Pharaoh assumes full possession of the land and its people in the Days of Joseph (Gen. 47), and ultimately his political heirs enslave the Hebrews of Goshen, instituting various genocidal policies (Ex. 1). Egyptian tyranny is resisted under the prophetic leadership of Moses and ultimately broken by the power of God. This deliverance is celebrated in Passover.

 

2. Gideon declines the monarchy, when offered by the people.

Judges 8:23: But Gideon said to them, "I will not rule over you, nor shall my son rule over you; the LORD shall rule over you."

 

Sadly, his power-hungry son, Abimelech, was cut of a different cloth (Judges 9).

 

3. Samuel is dismayed by the nation’s demand for a king.

In I Sam. 8:10-22 the Prophet Samuel, the last of the Judges, warns the people of the perils of kingship and expansive government—oppression, servitude, and the confiscation of private property. Kings are takers!

 

4. The folly of Solomon and his son Rehoboam (1 Kings 11-12).

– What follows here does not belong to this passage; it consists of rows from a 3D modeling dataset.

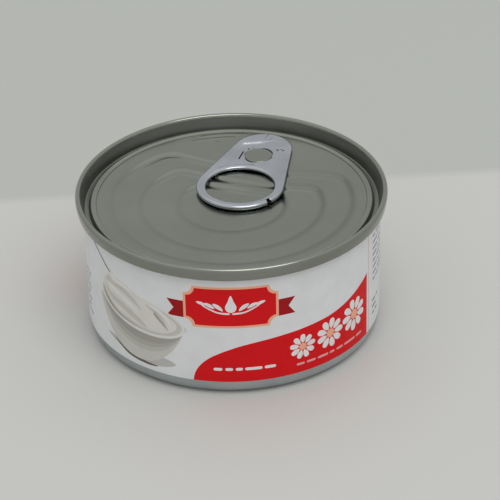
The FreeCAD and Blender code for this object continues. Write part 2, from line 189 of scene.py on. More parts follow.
# Each step's radius, how far back its bow lies, the radius of its lobes, and how far in front
# of the can's middle it is centred. The bow is nearly straight.
STEPS = ((30.2, 17.2, 7.0, 1.0), (22.9, 12.1, 5.0, 2.3), (13.7, 8.6, 3.5, 2.3))
STEP_TURN = math.radians(18)
STEP_DROP = 0.15
BOW = 80.0
# Behind, from the first of these shares of its radius to the second, a step grows wider and
# gets a shallow gutter along its foot.
BEHIND_FROM, BEHIND_TO = -0.15, 0.45
STEP_WIDE, STEP_WIDER_BEHIND = 0.9, 0.6
GUTTER, GUTTER_WIDE = 0.26, 2.2
# Painted shade lies a little inside each step's outline, strongest in front and at the right.
SHADE_IN, SHADE_WIDE = 0.6, 0.7
SHADE_ROUND, SHADE_FRONT, SHADE_RIGHT = 0.15, 0.8, 0.6
# Stretch lines: how far out, where they start and end in degrees, and how tall they are.
RIDGES = ((28.2, 92, 101, 0.09), (30.2, 86, 110, 0.11), (31.9, 82, 104, 0.12))
RIDGE_WIDE, RIDGE_FADE = 0.34, 3


def smooth(low, high, value):
    """0 below low, 1 above high, and an even rise between them."""
    part = min(max((value - low) / (high - low), 0.0), 1.0)
    return part * part * (3 - 2 * part)


def inside_step(x, y, radius, back, lobe):
    """How far a point lies inside a step's outline, less than 0 outside."""
    across = abs(x)
    bow_y = back + BOW
    corner_y = ((radius - lobe) ** 2 - (BOW + lobe) ** 2 + bow_y ** 2) / (2 * bow_y)
    corner_x = math.sqrt((radius - lobe) ** 2 - corner_y ** 2)
    from_middle = math.hypot(across, y) - (radius - lobe)
    into_bow = BOW + lobe - math.hypot(across, y - bow_y)
    off_x, off_y = across - corner_x, y - corner_y
    past_round = off_x * -corner_y + off_y * corner_x > 0
    past_bow = off_x * (bow_y - corner_y) + off_y * corner_x > 0
    if past_round and past_bow:
        return lobe - math.hypot(off_x, off_y)
    return lobe - max(from_middle, into_bow)


def turned(x, y):
    """A point of the panel seen along the tab, with the rivet behind the middle."""
    sine, cosine = math.sin(STEP_TURN), math.cos(STEP_TURN)
    return (x * cosine - y * sine, x * sine + y * cosine)


def panel_level(x, y):
    """Height of the pressed middle above the table."""
    level = LAND
    for radius, back, lobe, forward in STEPS:
        turned_x, turned_y = turned(x, y + forward)
        depth = inside_step(turned_x, turned_y, radius, back, lobe)
        behind = smooth(BEHIND_FROM * radius, BEHIND_TO * radius, turned_y)
        width = STEP_WIDE + STEP_WIDER_BEHIND * behind
        down = smooth(0, width, depth)
        level -= STEP_DROP * down
        level -= GUTTER * behind * down * (1 - smooth(width, width + GUTTER_WIDE, depth))
    return level


def painted_step_shade(x, y):
    """How much painted shade darkens the lacquer at a point, 0 to 1, along each step."""
    mark = 0.0
    for radius, back, lobe, forward in STEPS:
        depth = inside_step(*turned(x, y + forward), radius, back, lobe)
        mark = max(mark, math.exp(-((depth - SHADE_IN) / SHADE_WIDE) ** 2))
    reach = max(math.hypot(x, y), 1.0)
    front, right = max(-y / reach, 0), max(x / reach, 0)
    return mark * (SHADE_ROUND + SHADE_FRONT * front ** 2 + SHADE_RIGHT * right ** 2)


def ridge_level(x, y):
    """Short stretch lines that the press leaves beside the nose of the tab."""
    reach = math.hypot(x, y)
    bearing = math.degrees(math.atan2(y, x))
    rise = 0.0
    for ridge, start, end, tall in RIDGES:
        along = smooth(start, start + RIDGE_FADE, bearing)
        along *= 1 - smooth(end - RIDGE_FADE, end, bearing)
        rise += tall * along * math.exp(-((reach - ridge) / RIDGE_WIDE) ** 2)
    return rise


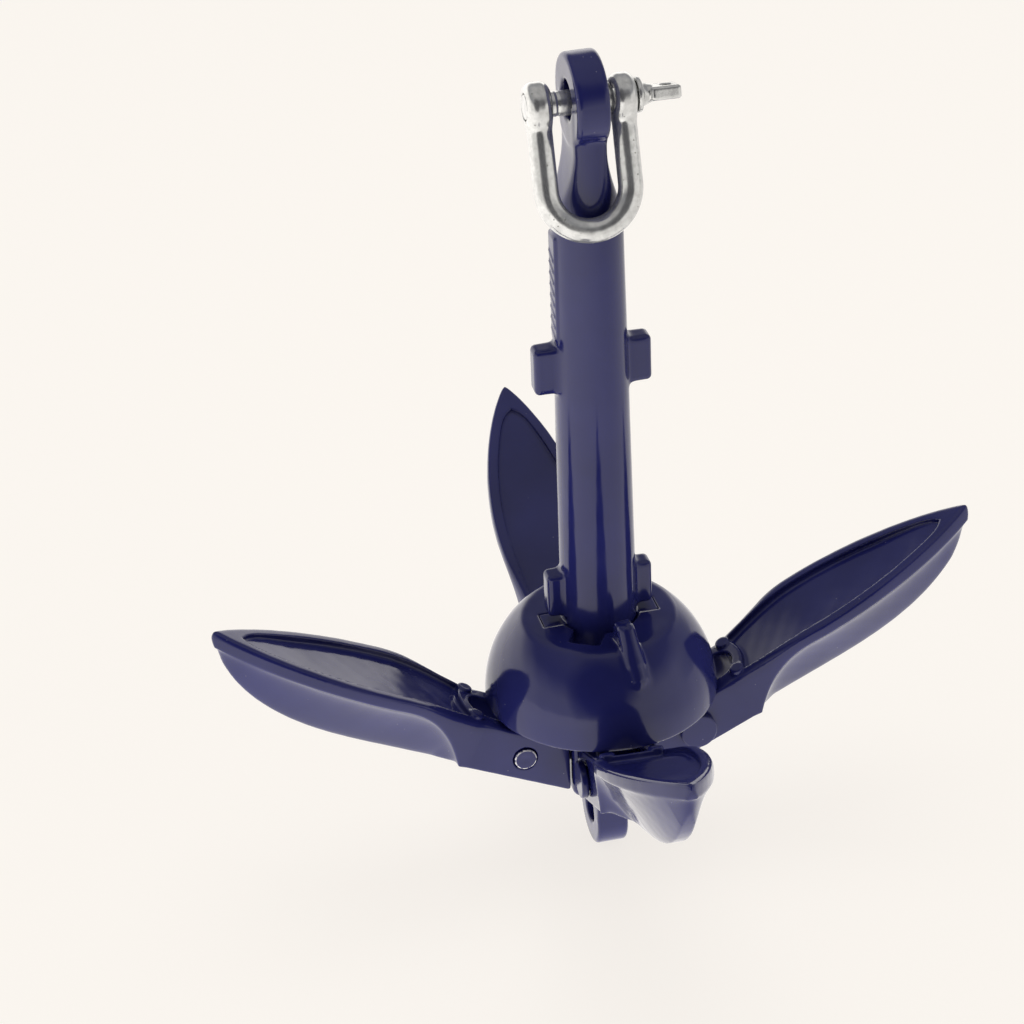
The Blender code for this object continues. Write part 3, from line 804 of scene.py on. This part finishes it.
def make_world():
    """A studio tent: a bright low band all round, strongest at the back, and dimmer above it."""
    world = bpy.data.worlds.new("tent")
    bpy.context.scene.world = world
    world.use_nodes = True
    nodes, links = world.node_tree.nodes, world.node_tree.links
    direction = nodes.new("ShaderNodeTexCoord").outputs["Generated"]

    def towards(x, y, z, low, high):
        """0 to 1 as the direction turns towards (x, y, z), by the angle's cosine."""
        dot = nodes.new("ShaderNodeVectorMath")
        dot.operation = "DOT_PRODUCT"
        links.new(direction, dot.inputs[0])
        dot.inputs[1].default_value = Vector((x, y, z)).normalized()
        return ramp(nodes, links, dot.outputs["Value"], low, high)

    def blend(share, first, second):
        return blend_colour(nodes, links, share, first, second)

    band = blend(towards(-0.05, 1.0, 0.0, -0.2, 0.6), (0.95, 0.925, 0.90), (1.60, 1.55, 1.50))
    band = blend(towards(1.0, 0.35, 0.0, 0.80, 0.97), band, (0.45, 0.45, 0.46))
    above = blend(towards(0.0, 0.0, 1.0, 0.60, 0.92), (0.25, 0.25, 0.27), (0.46, 0.45, 0.45))
    colour = blend(towards(0.0, 0.0, 1.0, 0.25, 0.50), band, above)
    colour = blend(towards(-0.20, -0.85, 0.45, 0.79, 0.92), colour, (0.04, 0.04, 0.05))
    background = nodes["Background"]
    links.new(colour, background.inputs["Color"])
    background.inputs["Strength"].default_value = 1.0


def make_light(name, place, aim, size, power):
    """A soft area light that doesn't show, not even in the coating."""
    data = bpy.data.lights.new(name, "AREA")
    data.shape = "RECTANGLE"
    data.size, data.size_y = size
    data.energy = power
    light = bpy.data.objects.new(name, data)
    light.location = place
    light.rotation_mode = "QUATERNION"
    light.rotation_quaternion = (Vector(aim) - Vector(place)).to_track_quat("-Z", "Y")
    light.visible_camera = False
    light.visible_glossy = False
    bpy.context.scene.collection.objects.link(light)


def make_camera():
    azimuth, elevation, roll = map(math.radians, CAMERA_TURNS)
    back = Vector((math.sin(azimuth) * math.cos(elevation),
                   -math.cos(azimuth) * math.cos(elevation), math.sin(elevation)))
    data = bpy.data.cameras.new("camera")
    data.lens = CAMERA_LENS
    data.sensor_width = CAMERA_SENSOR
    camera = bpy.data.objects.new("camera", data)
    camera.location = Vector(CAMERA_TARGET) + back * CAMERA_DISTANCE
    camera.rotation_mode = "QUATERNION"
    camera.rotation_quaternion = ((-back).to_track_quat("-Z", "Y")
                                  @ Matrix.Rotation(roll, 3, "Z").to_quaternion())
    bpy.context.scene.collection.objects.link(camera)
    bpy.context.scene.camera = camera


# The anchor


def make_shank():
    coat = make_coating("navy_casting", 0.13)
    points, quads = skin(shank_field, (-40, -40, 0), (40, 40, 290), SHANK_STEP)
    make_piece("shank_casting", points, quads, coat, "shank", "shank")


def make_collar():
    coat = make_coating("navy_collar", 0.12)
    points, quads = skin(collar_field, (-39, -39, 60), (39, 39, 100), COLLAR_STEP)
    make_piece("bell_collar", points, quads, coat, "collar", "collar")


def make_flukes():
    coat = make_coating("navy_fluke", 0.12)
    # the rivets' coating has a painted highlight ring on the plain end's rim
    rivet_coat = make_coating("navy_rivet", 0.15, paint_rim_highlight=True)
    points, quads = skin(fluke_field, (-22, -18, -12), (116, 18, 16), FLUKE_STEP)
    rivet_points, rivet_quads = skin(rivet_field, (-7, -15, -7), (7, 13, 7), SMALL_STEP)
    # distances from the axis, kept on the plain end only, place the painted rim highlight
    from_axis = np.hypot(rivet_points[:, 0], rivet_points[:, 2])
    from_axis = np.where(rivet_points[:, 1] > ARM_HALF, from_axis, 0.0).astype(np.float32)
    for name, degrees in TURNS.items():
        outward = Matrix.Rotation(math.radians(degrees), 4, "Z")
        pivot = outward @ Vector((PIVOT_X * MM, 0.0, PIVOT_Z * MM))
        place = Matrix.Translation(pivot) @ outward
        tilted = place @ Matrix.Rotation(-BLADE_ANGLE, 4, "Y")
        make_piece(f"blade_{name}", points, quads, coat, f"fluke_{name}", f"fluke_{name}",
                   tilted)
        make_piece(f"pivot_{name}", rivet_points, rivet_quads, rivet_coat, "shank",
                   f"rivet_{name}", place, from_axis)


def make_shackle():
    place = (Matrix.Translation((0.0, 0.0, SHACKLE_PIN_Z * MM))
             @ Matrix.Rotation(SHACKLE_LEAN, 4, "Y") @ Matrix.Rotation(-SHACKLE_TILT, 4, "X")
             @ Matrix.Translation((SHACKLE_SHIFT * MM, 0.0, 0.0)))
    points, quads = skin(bow_field, (-22, -8, -44), (22, 8, 8), SMALL_STEP)
    make_piece("bow", points, quads, make_zinc("zinc_bow", 0.17), "shackle", "shackle_bow",
               place)
    turn = Matrix.Rotation(SHACKLE_TILT - TAB_TURN, 4, "X")
    points, quads = skin(pin_field, (-20, -6, -6), (34, 6, 6), SMALL_STEP)
    make_piece("screw_pin", points, quads, make_zinc("zinc_pin", 0.20), "shackle_pin",
               "shackle_pin", place @ turn)


bpy.context.scene.view_settings.view_transform = "Standard"
make_camera()
make_world()
make_floor()
make_light("top", (0.1, 0.2, 1.6), (0.0, 0.0, 0.1), (1.2, 1.2), 7.0)
make_light("bounce", (0.0, 0.0, 0.003), (0.0, 0.0, 1.0), (1.2, 1.2), 3.0)
make_shank()
make_collar()
make_flukes()
make_shackle()
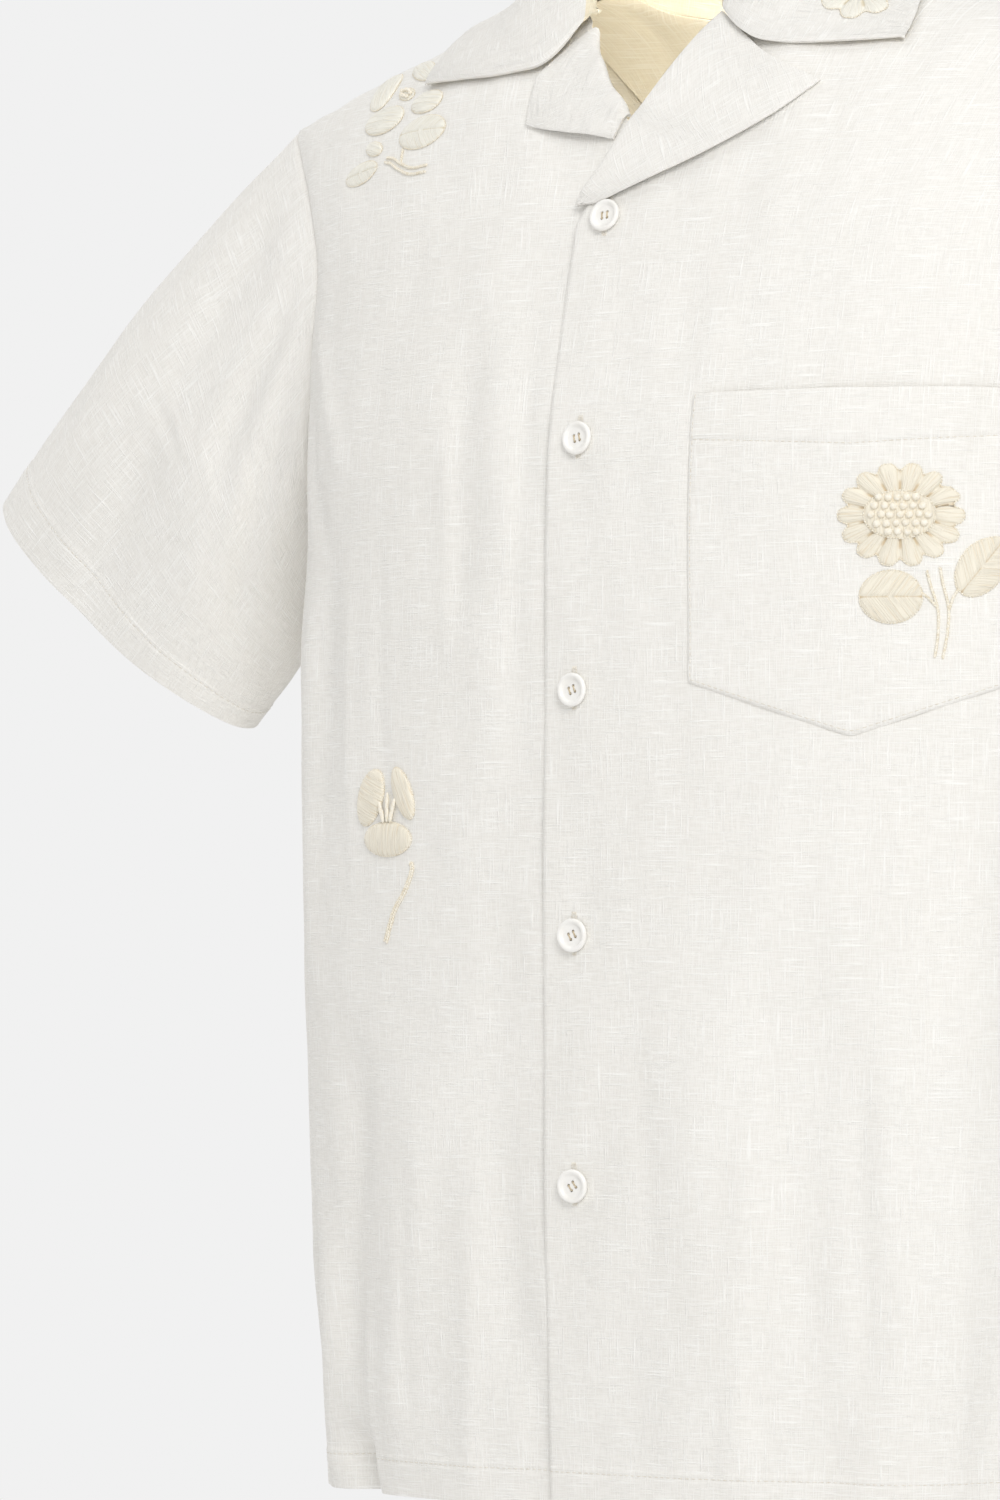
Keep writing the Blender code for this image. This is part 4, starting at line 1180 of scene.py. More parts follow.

Solomon’s worldly lapses in his later reign result in a tyrannical heavy-handed oppression (1 Kings 12:4)—a policy that was embraced by his son Rehoboam, resulting in Jeroboam’s revolution and the tragic division of the Israelite Kingdom into two realms.

 

5. The Judgment announced by Amos 1-2 upon various nations is based upon

their negative acts of oppression—not upon some expectation that they failed to positively provide their populations with goods or services.

 

6. The unlimited universal power of the Antichrist Beast (Rev. 13).

The nightmare of unlimited global authority that the world was rescued from at Babel (Gen. 11) now becomes a reality during the Great Tribulation, in which the deified ruler of a world-state demands complete allegiance over all things—political, economic, and spiritual.

 

Conclusion: Lord Acton’s maxim is validated by the Biblical data. Our American Founding Fathers were indeed wise in diluting Federal power by giving us a constitutional republic based upon the principles of popular sovereignty, states rights (10th Amendment), and the separation of powers characterized by a system of checks-and-balances—punctuated by a firm, open, and definite Bill of Rights.